I’ve been asked a few times this year – Kogan Page’s 50th year – what the secret is to the company’s longevity.
In publishing, a sector that has undergone extraordinary change in recent years, maintaining a legacy business while still being able to remain relevant has required some serious soul-searching and positive action.
As one of the few independent publishers to have reached 50 years, the last thing we wanted to do was to throw away our hard-won heritage. The global sales networks, which enable our titles to be sold into 90 different territories, and the relationships with international publishers, which mean our books are published in 50 different languages, have been built up over many years.
Our fantastic authors, with whom we have developed close and trusting relationships, and our publishing lists, serving professionals and students, have all received painstaking care and attention since 1967.
However, within the last decade it’s become apparent that we couldn’t simply stand still. In a sector that has seen the digitisation of product and channels to market, changing reader habits and the diminution of the retail trade, we knew we had to change or risk serious decline.

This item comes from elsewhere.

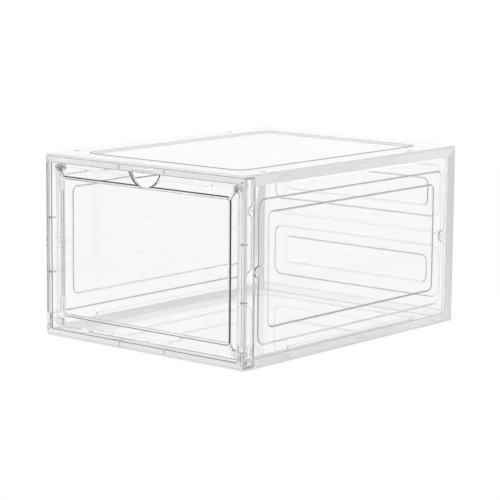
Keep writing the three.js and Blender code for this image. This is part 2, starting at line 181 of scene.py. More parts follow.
TOP = Wall((0, 0, HEIGHT), X, Y, Z)
BOTTOM = Wall((0, 0, 0), X, -Y, -Z)
RIGHT = Wall((HALF_W, 0, HALF_H), Y, Z, X)
LEFT = Wall((-HALF_W, 0, HALF_H), -Y, Z, -X)
BACK = Wall((0, HALF_D, HALF_H), -X, Z, Y)
FRONT = Wall((0, -HALF_D, HALF_H), X, Z, -Y)


def outline(us, vs, radius):
    """A rounded rectangle: the ends of u and v in any order, and the corner radius."""
    return (min(us), max(us), min(vs), max(vs), radius)


def grow(shape, by):
    u0, u1, v0, v1, radius = shape
    return (u0 - by, u1 + by, v0 - by, v1 + by, max(radius + by, 0.05))


def between(a, b, t):
    return tuple(p + (q - p) * t for p, q in zip(a, b))


def ring_points(shape, corner):
    u0, u1, v0, v1, radius = shape
    centres = ((u1, v0, -90), (u1, v1, 0), (u0, v1, 90), (u0, v0, 180))
    points = []
    for u, v, start in centres:
        cu = u - radius if u == u1 else u + radius
        cv = v - radius if v == v1 else v + radius
        for k in range(corner + 1):
            angle = math.radians(start + 90 * k / corner)
            points.append((cu + radius * math.cos(angle), cv + radius * math.sin(angle)))
    return points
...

First, we looked at our core values and reaffirmed our purpose. It boiled down to two basic tenets: we acquired fantastic content and we developed channels to market for it. Simple, eh? Well, it certainly became easier once we cleared away the clutter and began to build on the principles that had served us well for 50 years.
The difference was that we now had the benefits of digital development that had created new formats in which to serve the content (print, digital, audio or video) and new tools with which to connect with communities of readers to make our content discoverable – social media and metadata being just two of a new range of tools. Rather than feel threatened, we began to feel exhilarated and saw significant opportunities opening up to us.
However, it was clear that we needed new skills in the business to ensure that we could truly optimise the opportunities. We needed marketers who understood data analytics. We needed technical skills to allow us to benefit from efficiencies provided by seemingly complex digital supply chains. And we needed the entire company to think about how we could connect with changed customer and author expectations.
We’ve been through a four-year transition period where mistakes have been made. Personally, I had to learn to communicate in a different way – with more transparency and collaborative working in teams.
Once I had a clear idea of what we needed to do, things began to fall into place. In particular, we have developed content tools – such as our digital collections platform and our online training courses – that have enabled us to work closely with our partners to support specialist, vocational communities.
None of this has been easy. However, doing nothing simply wasn’t an option. In the end our ‘mid-life crisis’ served us well by forcing us to identify what is important to us and to reaffirm our core purpose. It helped point the way as to how we can both be proud of our 50-year heritage but also best benefit from the opportunities brought about by digital disruption.